EXERCISE TASK:
Whenever a line below holds the word "scene", copy that line.

DATA SEGMENT:

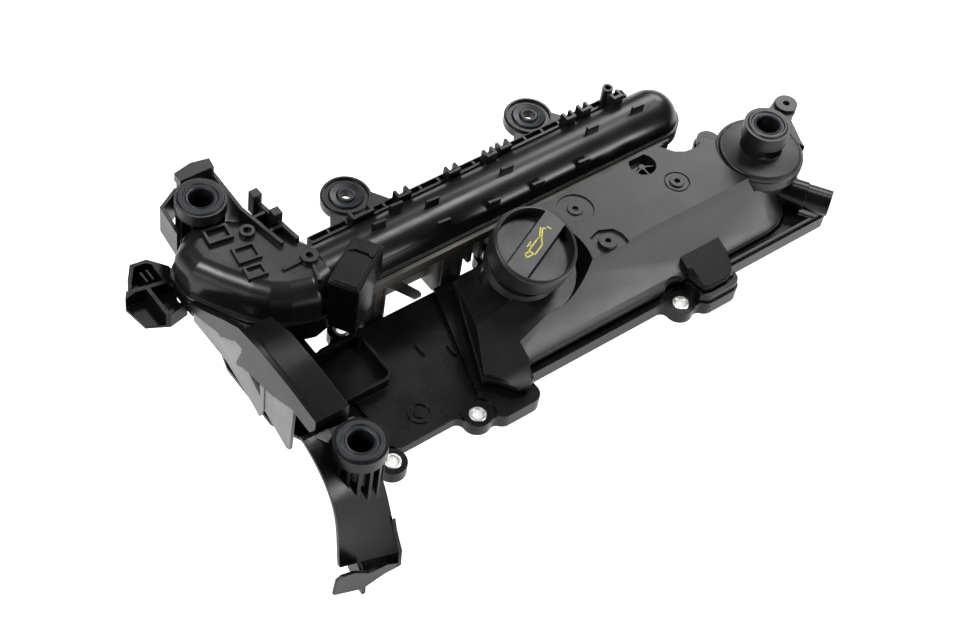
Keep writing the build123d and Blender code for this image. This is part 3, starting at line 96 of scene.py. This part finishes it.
floor_z = cad_box[0][2] - 0.0012
bm = bmesh.new()
bmesh.ops.create_grid(bm, x_segments=1, y_segments=1, size=4.0)
me = bpy.data.meshes.new("floor")
bm.to_mesh(me); bm.free()
floor = bpy.data.objects.new("floor", me)
floor.location = (0, 0, floor_z)
scene.collection.objects.link(floor)
fm = bpy.data.materials.new("floor_white"); fm.use_nodes = True
b = fm.node_tree.nodes["Principled BSDF"]
b.inputs["Base Color"].default_value = (0.35, 0.35, 0.35, 1)
b.inputs["Roughness"].default_value = 0.8
b.inputs["Emission Color"].default_value = (1, 1, 1, 1)
b.inputs["Emission Strength"].default_value = 1.0
me.materials.append(fm)

world = bpy.data.worlds.new("studio"); scene.world = world
world.use_nodes = True
bg = world.node_tree.nodes["Background"]
bg.inputs[0].default_value = (1.0, 1.0, 1.0, 1)
bg.inputs[1].default_value = 0.10

# a soft bank behind and to the right gives the raised top its sheen, a small one above picks out the domes and the
# cap, and low ones at the left and front light the skirts
area("bank_behind", (1.20, 0.78, 1.02), (0.10, 0.05, 0.03), 0.95, 0.75, 14)
area("bank_high", (-0.95, 0.30, 1.35), (-0.15, 0.05, 0.0), 0.42, 0.42, 12)
area("bank_left", (-1.5, -0.1, 0.42), (-0.1, 0.0, 0.0), 1.1, 0.4, 3)
area("bank_cap", (0.62, 0.02, 1.42), (-0.05, 0.05, 0.07), 0.34, 0.34, 7)
area("bank_dome", (0.22, 0.86, 1.02), (-0.2, 0.14, 0.05), 0.2, 0.2, 1.1)
area("bank_front", (0.85, -1.35, 0.34), (0.08, 0.0, 0.03), 0.9, 0.3, 12)

scene.view_settings.view_transform = "Standard"
scene.view_settings.look = "Medium High Contrast"

# ------------------------------------------------------------------ materials
def new_mat(name):
    mt = bpy.data.materials.new(name)
    mt.use_nodes = True
    nt = mt.node_tree
    return mt, nt, nt.nodes, nt.links, nt.nodes["Principled BSDF"]


def plastic(name, dark, light, rough=(0.34, 0.5), grain=0.12, grain_scale=2600.0, edge=0.00045, dust=0.12, spec=0.5):
    """Moulded glass-filled nylon: fine spark-eroded grain, cloudy flow tone, softened edges, faint dust."""
    mt, nt, N, L, bsdf = new_mat(name)
    tc = N.new("ShaderNodeTexCoord")
    # cloudy tone from the melt flow
    flow = N.new("ShaderNodeTexNoise"); flow.inputs["Scale"].default_value = 26.0; flow.inputs["Detail"].default_value = 5.0
    L.new(tc.outputs["Object"], flow.inputs["Vector"])
    tone = N.new("ShaderNodeMapRange"); tone.inputs[1].default_value = 0.3; tone.inputs[2].default_value = 0.7
    L.new(flow.outputs["Fac"], tone.inputs[0])
    base = N.new("ShaderNodeMix"); base.data_type = "RGBA"
    base.inputs[6].default_value = (*dark, 1); base.inputs[7].default_value = (*light, 1)
    L.new(tone.outputs[0], base.inputs[0])
    # pale glass fibres near the skin
    fib = N.new("ShaderNodeTexNoise"); fib.inputs["Scale"].default_value = 1500.0; fib.inputs["Detail"].default_value = 2.0
    mp = N.new("ShaderNodeMapping"); mp.inputs["Scale"].default_value = (1.0, 0.25, 1.0)
    L.new(tc.outputs["Object"], mp.inputs[0]); L.new(mp.outputs[0], fib.inputs["Vector"])
    fr = N.new("ShaderNodeMapRange"); fr.inputs[1].default_value = 0.6; fr.inputs[2].default_value = 0.78; fr.inputs[4].default_value = 0.22
    L.new(fib.outputs["Fac"], fr.inputs[0])
    mix2 = N.new("ShaderNodeMix"); mix2.data_type = "RGBA"
    mix2.inputs[7].default_value = (min(light[0] * 3.0, 1), min(light[1] * 3.0, 1), min(light[2] * 3.0, 1), 1)
    L.new(fr.outputs[0], mix2.inputs[0]); L.new(base.outputs[2], mix2.inputs[6])
    # dust that lies on faces that look up
    geo = N.new("ShaderNodeNewGeometry")
    sep = N.new("ShaderNodeSeparateXYZ"); L.new(geo.outputs["Normal"], sep.inputs[0])
    dn = N.new("ShaderNodeTexNoise"); dn.inputs["Scale"].default_value = 90.0; dn.inputs["Detail"].default_value = 8.0; dn.inputs["Roughness"].default_value = 0.7
    L.new(tc.outputs["Object"], dn.inputs["Vector"])
    dr = N.new("ShaderNodeMapRange"); dr.inputs[1].default_value = 0.45; dr.inputs[2].default_value = 0.8; dr.inputs[4].default_value = dust
    L.new(dn.outputs["Fac"], dr.inputs[0])
    upw = N.new("ShaderNodeMapRange"); upw.inputs[1].default_value = 0.2; upw.inputs[2].default_value = 1.0
    L.new(sep.outputs["Z"], upw.inputs[0])
    mul = N.new("ShaderNodeMath"); mul.operation = "MULTIPLY"
    L.new(dr.outputs[0], mul.inputs[0]); L.new(upw.outputs[0], mul.inputs[1])
    mix3 = N.new("ShaderNodeMix"); mix3.data_type = "RGBA"
    mix3.inputs[7].default_value = (0.10, 0.097, 0.093, 1)
    L.new(mul.outputs[0], mix3.inputs[0]); L.new(mix2.outputs[2], mix3.inputs[6])
    L.new(mix3.outputs[2], bsdf.inputs["Base Color"])
    # roughness
    rn = N.new("ShaderNodeTexNoise"); rn.inputs["Scale"].default_value = 60.0; rn.inputs["Detail"].default_value = 6.0
    L.new(tc.outputs["Object"], rn.inputs["Vector"])
    rr = N.new("ShaderNodeMapRange"); rr.inputs[1].default_value = 0.3; rr.inputs[2].default_value = 0.7
    rr.inputs[3].default_value = rough[0]; rr.inputs[4].default_value = rough[1]
    L.new(rn.outputs["Fac"], rr.inputs[0]); L.new(rr.outputs[0], bsdf.inputs["Roughness"])
    # grain and softened edges
    gr = N.new("ShaderNodeTexNoise"); gr.inputs["Scale"].default_value = grain_scale; gr.inputs["Detail"].default_value = 3.0
    L.new(tc.outputs["Object"], gr.inputs["Vector"])
    bump = N.new("ShaderNodeBump"); bump.inputs["Strength"].default_value = grain; bump.inputs["Distance"].default_value = 0.0001
    L.new(gr.outputs["Fac"], bump.inputs["Height"])
    if edge > 0:
        bev = N.new("ShaderNodeBevel"); bev.samples = 6; bev.inputs["Radius"].default_value = edge
        L.new(bev.outputs[0], bump.inputs["Normal"])
    L.new(bump.outputs[0], bsdf.inputs["Normal"])
    bsdf.inputs["Specular IOR Level"].default_value = spec
    return mt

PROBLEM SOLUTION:
Keep writing the build123d and Blender code for this image. This is part 3, starting at line 96 of scene.py. This part finishes it.
scene.collection.objects.link(floor)
world = bpy.data.worlds.new("studio"); scene.world = world
scene.view_settings.view_transform = "Standard"
scene.view_settings.look = "Medium High Contrast"